The older I get, the more I realize that relationships and people don’t need to ‘work for me’ in the way that I initially thought. It’s not about what you take from it or it brings to you, its not about putting a quarter in the relationship bank when you do something nice, its about that human being and realizing their journey and wanting to be part of it.  Each person has their own journey, they don’t completely combine when you marry someone.  They simply cross over when you need the support.  The life events you experience may be the same, factually, but how you perceive them is often incredibly different.  Accepting that that’s the point and realizing that it’s OK when their perception and experience in something is different than yours is what makes it worth it.  It isn’t a sign of distance or incompatibility, it’s just a fact of life, and the ability to see that, and try and understand and join them within it is what creates a bond and love that can’t be broken.
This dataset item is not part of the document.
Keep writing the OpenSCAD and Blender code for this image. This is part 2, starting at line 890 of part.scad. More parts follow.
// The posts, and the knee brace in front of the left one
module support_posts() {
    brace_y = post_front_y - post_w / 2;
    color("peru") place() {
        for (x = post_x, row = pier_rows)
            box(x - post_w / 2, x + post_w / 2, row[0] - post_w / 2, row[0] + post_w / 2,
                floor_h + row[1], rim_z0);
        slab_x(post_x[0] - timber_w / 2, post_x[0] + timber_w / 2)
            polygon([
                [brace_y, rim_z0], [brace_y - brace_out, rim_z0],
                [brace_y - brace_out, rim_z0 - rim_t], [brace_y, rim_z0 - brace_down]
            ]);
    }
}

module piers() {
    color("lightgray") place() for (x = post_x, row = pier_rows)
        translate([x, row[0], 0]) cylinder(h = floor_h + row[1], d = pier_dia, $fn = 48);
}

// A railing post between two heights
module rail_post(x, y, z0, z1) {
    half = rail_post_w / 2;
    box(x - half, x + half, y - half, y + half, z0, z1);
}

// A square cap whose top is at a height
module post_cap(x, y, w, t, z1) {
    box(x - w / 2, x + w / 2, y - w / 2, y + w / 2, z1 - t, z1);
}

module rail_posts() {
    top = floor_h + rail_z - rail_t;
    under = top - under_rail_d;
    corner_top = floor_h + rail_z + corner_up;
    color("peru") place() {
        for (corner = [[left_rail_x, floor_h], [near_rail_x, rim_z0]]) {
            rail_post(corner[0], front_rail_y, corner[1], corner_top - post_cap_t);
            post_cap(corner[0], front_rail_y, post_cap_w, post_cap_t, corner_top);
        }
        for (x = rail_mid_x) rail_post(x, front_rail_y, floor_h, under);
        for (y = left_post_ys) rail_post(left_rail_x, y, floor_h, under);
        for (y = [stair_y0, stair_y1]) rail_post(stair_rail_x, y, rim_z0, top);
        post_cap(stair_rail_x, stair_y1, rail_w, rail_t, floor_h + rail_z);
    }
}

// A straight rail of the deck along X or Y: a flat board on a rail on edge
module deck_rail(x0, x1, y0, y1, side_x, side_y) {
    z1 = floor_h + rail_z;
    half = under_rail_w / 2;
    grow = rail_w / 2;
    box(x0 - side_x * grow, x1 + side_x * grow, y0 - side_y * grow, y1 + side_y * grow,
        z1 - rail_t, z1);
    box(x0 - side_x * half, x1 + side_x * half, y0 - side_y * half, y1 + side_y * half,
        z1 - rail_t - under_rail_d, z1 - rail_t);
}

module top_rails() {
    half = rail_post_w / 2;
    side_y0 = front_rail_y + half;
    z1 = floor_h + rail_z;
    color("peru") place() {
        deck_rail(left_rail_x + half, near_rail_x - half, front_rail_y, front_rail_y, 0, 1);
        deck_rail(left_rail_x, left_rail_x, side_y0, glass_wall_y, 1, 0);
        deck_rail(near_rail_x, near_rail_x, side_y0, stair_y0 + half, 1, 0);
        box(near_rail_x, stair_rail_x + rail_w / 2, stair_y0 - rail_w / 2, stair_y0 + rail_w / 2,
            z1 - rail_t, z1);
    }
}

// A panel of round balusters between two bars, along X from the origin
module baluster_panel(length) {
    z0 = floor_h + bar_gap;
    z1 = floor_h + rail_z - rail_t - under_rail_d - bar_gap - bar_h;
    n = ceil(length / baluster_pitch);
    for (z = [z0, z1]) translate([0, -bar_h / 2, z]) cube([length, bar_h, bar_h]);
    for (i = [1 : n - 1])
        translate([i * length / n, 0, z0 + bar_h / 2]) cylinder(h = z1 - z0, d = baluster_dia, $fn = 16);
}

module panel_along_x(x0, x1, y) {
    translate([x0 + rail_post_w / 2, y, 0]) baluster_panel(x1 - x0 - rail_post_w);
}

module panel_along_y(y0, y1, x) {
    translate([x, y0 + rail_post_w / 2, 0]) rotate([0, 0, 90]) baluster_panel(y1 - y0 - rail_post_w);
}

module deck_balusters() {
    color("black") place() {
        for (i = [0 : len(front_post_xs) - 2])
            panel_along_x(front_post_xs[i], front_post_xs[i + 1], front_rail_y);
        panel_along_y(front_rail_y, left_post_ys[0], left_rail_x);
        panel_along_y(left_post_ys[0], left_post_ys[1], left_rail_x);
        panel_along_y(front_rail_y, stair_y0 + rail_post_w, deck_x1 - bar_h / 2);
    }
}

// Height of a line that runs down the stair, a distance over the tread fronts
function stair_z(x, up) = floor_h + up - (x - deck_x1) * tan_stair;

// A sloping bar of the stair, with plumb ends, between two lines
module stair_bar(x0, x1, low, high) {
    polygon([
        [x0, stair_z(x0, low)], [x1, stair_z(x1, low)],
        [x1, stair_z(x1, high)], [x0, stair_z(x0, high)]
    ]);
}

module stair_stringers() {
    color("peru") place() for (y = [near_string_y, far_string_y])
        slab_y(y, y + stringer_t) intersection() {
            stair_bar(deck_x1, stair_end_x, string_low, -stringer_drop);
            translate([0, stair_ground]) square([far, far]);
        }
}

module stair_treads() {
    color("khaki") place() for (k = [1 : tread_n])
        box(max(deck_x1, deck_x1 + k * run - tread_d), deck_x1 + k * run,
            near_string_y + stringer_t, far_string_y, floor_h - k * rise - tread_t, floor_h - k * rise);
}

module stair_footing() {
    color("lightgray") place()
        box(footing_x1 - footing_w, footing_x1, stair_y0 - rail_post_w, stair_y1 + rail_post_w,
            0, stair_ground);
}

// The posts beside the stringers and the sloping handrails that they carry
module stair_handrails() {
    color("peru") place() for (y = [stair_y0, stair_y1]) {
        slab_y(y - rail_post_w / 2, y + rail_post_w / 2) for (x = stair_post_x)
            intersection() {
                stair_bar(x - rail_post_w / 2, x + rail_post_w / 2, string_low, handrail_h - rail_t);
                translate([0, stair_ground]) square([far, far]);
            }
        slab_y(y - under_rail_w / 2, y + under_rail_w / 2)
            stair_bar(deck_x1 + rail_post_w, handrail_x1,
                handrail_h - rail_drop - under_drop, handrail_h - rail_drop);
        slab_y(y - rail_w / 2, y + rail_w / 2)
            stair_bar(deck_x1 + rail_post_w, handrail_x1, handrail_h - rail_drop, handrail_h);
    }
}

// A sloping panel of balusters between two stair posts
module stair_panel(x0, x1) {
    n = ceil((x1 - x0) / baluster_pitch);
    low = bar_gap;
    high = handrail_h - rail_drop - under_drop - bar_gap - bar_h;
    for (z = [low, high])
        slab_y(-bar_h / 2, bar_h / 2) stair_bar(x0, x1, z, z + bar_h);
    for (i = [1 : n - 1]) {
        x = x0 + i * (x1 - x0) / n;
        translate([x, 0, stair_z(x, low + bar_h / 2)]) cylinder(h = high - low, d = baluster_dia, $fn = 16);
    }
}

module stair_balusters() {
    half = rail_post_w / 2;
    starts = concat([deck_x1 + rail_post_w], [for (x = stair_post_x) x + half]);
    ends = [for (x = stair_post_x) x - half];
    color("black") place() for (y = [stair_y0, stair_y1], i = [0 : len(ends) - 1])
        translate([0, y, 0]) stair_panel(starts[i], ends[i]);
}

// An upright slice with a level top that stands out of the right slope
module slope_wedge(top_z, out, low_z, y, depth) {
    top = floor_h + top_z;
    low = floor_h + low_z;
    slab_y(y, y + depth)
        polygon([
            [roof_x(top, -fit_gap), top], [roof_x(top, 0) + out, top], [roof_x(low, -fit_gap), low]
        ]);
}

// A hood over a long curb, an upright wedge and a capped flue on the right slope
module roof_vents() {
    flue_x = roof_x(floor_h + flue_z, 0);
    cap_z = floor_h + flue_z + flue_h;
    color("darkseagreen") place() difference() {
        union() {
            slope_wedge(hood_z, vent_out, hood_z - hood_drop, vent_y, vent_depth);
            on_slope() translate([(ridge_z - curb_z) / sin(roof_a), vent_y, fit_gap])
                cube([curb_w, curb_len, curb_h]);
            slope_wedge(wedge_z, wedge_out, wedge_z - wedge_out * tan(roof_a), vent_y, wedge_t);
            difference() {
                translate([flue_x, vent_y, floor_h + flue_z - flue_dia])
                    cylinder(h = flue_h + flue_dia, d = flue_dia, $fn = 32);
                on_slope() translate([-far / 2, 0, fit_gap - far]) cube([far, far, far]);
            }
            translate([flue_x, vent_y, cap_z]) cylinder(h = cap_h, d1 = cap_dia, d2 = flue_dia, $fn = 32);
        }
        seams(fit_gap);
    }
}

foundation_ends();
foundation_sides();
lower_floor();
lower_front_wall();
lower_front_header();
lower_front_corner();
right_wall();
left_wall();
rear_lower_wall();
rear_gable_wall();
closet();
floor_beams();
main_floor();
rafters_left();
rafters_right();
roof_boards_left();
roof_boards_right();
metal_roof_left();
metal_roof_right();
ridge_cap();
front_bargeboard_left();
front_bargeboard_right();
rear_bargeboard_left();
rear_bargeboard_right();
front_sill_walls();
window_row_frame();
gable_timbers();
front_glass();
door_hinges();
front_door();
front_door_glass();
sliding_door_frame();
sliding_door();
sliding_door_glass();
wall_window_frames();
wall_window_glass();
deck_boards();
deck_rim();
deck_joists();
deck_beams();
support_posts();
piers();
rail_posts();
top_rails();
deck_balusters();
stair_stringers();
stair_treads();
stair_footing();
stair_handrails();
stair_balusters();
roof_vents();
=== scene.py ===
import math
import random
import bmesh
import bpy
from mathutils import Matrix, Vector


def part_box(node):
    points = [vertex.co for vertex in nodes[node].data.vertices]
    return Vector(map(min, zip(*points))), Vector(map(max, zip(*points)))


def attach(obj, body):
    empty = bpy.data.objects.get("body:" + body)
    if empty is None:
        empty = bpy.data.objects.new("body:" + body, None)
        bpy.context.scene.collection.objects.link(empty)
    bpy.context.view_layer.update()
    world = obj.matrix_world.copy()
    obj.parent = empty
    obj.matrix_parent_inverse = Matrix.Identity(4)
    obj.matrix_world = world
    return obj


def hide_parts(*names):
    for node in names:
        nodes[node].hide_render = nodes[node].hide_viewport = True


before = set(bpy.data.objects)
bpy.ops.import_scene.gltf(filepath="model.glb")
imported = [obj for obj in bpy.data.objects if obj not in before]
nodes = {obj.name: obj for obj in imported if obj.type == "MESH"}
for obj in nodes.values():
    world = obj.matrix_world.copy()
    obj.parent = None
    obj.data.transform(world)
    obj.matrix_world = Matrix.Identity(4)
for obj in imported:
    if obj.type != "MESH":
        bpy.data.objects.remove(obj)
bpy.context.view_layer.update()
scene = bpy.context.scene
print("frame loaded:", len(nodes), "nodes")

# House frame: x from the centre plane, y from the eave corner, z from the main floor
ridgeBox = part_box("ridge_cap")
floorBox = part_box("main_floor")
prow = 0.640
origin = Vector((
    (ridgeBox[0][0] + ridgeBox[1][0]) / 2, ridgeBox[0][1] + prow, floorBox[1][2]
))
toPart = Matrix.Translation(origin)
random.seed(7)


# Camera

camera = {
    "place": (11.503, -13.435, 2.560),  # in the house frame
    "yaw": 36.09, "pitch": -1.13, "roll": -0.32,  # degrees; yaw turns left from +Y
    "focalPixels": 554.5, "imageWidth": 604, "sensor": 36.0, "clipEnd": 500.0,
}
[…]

Divorced or not, we would have had that, and it probably would have been to the detriment to other relationships we would have attempted for a long time.  But when you became an adult with someone in such an intimate, yet independent way, no one one the planet will ever know you as well or be able to really see things the was you see them like that person can.

It’s been a little less than a year since we reconciled, and it’s taken this long to both find time and the words to write this out, and it still has me in tears when I think about that year.  But we are OK.  Probably better than OK, he drives me bat-shit crazy and we fight.  And for most relationships, that might be a sign of marital discord, but for us – it’s how I know we have a heartbeat.

“I’ve told a million lies, but now I tell a single truth; there’s you in everything I do…”- Imagine Dragons.

2 thoughts on “‘I bet my life on you…”

  1. Lady, I am so proud and envious of you! Sometimes the highway is concrete other times it is mud and boulders….you have driven both and had an incredible journey…may more of your journey be concrete…love you!